When the duo makes parole, they meet Morris Levy (Darrow Igus from Car Wash, The Fog, and lots of ’80s TV), a managerial bottom feeder who’s going to “make them stars.” And he gets them a talent show gig at an out-of-the-way Urban Cowboy-styled (another film pinched for inspiration) roadhouse in the hick town of Pitts. (The “pitts,” yuk yuk.
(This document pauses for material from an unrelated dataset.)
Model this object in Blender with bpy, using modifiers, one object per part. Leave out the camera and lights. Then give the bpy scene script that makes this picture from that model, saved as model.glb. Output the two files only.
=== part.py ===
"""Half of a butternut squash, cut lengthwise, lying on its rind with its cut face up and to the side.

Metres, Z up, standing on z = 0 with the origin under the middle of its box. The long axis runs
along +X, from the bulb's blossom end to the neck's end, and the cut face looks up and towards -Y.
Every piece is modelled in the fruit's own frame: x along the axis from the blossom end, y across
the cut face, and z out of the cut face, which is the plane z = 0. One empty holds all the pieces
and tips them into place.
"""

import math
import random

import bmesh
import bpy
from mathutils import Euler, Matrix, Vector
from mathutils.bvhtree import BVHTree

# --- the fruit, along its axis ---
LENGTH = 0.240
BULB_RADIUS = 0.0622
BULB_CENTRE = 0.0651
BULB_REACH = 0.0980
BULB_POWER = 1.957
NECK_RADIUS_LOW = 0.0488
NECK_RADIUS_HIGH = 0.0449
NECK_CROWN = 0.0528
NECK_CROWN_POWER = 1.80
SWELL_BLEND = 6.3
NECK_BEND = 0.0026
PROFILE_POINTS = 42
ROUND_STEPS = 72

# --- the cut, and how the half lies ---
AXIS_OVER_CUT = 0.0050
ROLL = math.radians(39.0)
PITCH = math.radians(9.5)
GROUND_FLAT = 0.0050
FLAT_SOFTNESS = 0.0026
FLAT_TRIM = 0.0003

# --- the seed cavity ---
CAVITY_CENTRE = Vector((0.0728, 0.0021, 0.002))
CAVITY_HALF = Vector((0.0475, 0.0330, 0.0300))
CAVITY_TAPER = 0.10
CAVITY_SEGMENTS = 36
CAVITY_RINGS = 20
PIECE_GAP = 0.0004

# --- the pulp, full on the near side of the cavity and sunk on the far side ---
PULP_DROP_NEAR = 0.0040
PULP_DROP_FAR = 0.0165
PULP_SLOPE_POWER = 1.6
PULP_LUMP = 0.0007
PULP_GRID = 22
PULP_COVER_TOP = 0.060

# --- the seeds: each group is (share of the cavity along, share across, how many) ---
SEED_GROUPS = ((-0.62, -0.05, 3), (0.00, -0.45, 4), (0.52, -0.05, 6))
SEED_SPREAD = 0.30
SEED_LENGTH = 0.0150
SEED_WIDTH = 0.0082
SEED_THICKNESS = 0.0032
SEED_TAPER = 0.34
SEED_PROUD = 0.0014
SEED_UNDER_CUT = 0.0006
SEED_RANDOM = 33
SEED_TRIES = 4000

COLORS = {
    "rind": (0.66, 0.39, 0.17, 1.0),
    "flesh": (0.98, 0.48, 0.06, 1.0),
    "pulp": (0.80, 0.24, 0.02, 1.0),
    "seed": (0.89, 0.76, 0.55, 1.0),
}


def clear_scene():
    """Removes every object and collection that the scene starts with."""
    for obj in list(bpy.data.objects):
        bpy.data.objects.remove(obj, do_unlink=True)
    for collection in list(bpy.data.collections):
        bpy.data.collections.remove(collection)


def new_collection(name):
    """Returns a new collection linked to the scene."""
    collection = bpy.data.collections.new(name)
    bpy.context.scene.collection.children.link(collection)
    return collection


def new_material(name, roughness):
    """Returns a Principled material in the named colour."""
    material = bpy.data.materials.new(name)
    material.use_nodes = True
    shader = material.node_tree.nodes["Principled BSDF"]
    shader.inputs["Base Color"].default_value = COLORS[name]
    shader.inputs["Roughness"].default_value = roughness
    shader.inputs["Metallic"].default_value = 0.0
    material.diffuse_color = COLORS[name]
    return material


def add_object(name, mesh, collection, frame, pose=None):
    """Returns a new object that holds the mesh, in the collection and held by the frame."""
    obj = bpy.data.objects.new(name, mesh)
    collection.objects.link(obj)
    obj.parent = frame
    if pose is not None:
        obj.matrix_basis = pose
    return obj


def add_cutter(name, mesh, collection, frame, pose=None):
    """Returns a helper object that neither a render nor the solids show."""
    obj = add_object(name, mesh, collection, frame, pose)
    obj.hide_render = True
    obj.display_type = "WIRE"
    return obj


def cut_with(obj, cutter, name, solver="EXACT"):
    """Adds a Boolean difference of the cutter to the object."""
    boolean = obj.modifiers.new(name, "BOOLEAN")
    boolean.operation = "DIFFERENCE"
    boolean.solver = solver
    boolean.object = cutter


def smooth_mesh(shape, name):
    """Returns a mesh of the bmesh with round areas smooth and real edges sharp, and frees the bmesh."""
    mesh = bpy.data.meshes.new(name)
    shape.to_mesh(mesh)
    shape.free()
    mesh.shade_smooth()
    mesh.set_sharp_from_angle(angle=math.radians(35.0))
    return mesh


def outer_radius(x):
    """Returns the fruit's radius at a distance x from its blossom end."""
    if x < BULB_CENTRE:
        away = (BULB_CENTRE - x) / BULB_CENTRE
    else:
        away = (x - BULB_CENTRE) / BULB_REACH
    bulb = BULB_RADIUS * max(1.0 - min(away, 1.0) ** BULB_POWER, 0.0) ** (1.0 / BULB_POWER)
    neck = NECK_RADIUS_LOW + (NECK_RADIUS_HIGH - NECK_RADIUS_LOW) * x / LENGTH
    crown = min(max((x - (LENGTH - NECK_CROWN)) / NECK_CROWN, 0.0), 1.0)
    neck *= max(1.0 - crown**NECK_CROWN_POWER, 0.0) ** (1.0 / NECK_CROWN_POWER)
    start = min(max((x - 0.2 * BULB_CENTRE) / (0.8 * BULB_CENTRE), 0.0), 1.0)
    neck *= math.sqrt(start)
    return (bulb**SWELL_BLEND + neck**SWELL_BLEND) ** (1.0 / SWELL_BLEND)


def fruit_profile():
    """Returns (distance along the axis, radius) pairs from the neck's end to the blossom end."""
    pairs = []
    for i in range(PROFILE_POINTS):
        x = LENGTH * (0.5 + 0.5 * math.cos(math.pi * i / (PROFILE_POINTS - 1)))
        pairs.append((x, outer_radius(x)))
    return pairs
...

That’s sum mighty fern movie sypherin’ there, Harry.) Of course, after singing their five songs in the film (i.e., the initial purpose of the film: to promote their music . . . and pad out the film’s short running time), they run afoul of the local Barney Fife-dufus in the form of Sheriff Cutler (Gene Price, an old Jim Nabors sidekick), he the lone minion of the always sex-starved, fatass Judge Maddox (Joe Marmo from Rappin’ and American Drive-In), who has his own honry-machinations for the girls. Car chases and crashes (i.e., the “Fast and (not so) Furious” part), ensues, which, because of all the singing, hardly happens.

Now, you noticed that we didn’t mention Rory Calhoun in that stellar synopsis. That’s because you’ve been theatrical one-sheet duped: Rory-boy isn’t the Sheriff like we’ve been led to believe; he shows up for a cameo as a record executive who judges the contest in Pitts(ville), U.S.A.

Yeah. Use the F’in-word as a prefix to the word “mess” on this one. How much so? Hy Pyke (the creepy bus driver in Lemora, Mayor Daley in Dolemite, and Hack-O-Lantern) shemps-in-comic relief (see Sam Raimi’s films for what “shempin’” means) as the roadhouse’s bartender and a cheesy used car salesman. But you know what? You give me a movie with Rory, Hy, and Darrow, along with “Harry Hope” on the box, and I am renting the movie. You dig? (A dunny to subsequently dump it in.)

And so closes another off-the-rails rant at B&S About Movies, where we coddle the forgotten and obscure films of our drive-in, UHF, and VHS yesteryears — and the latest indie films. And to Misha Suslov: we tip our hats to you. Thanks for the VHS memories.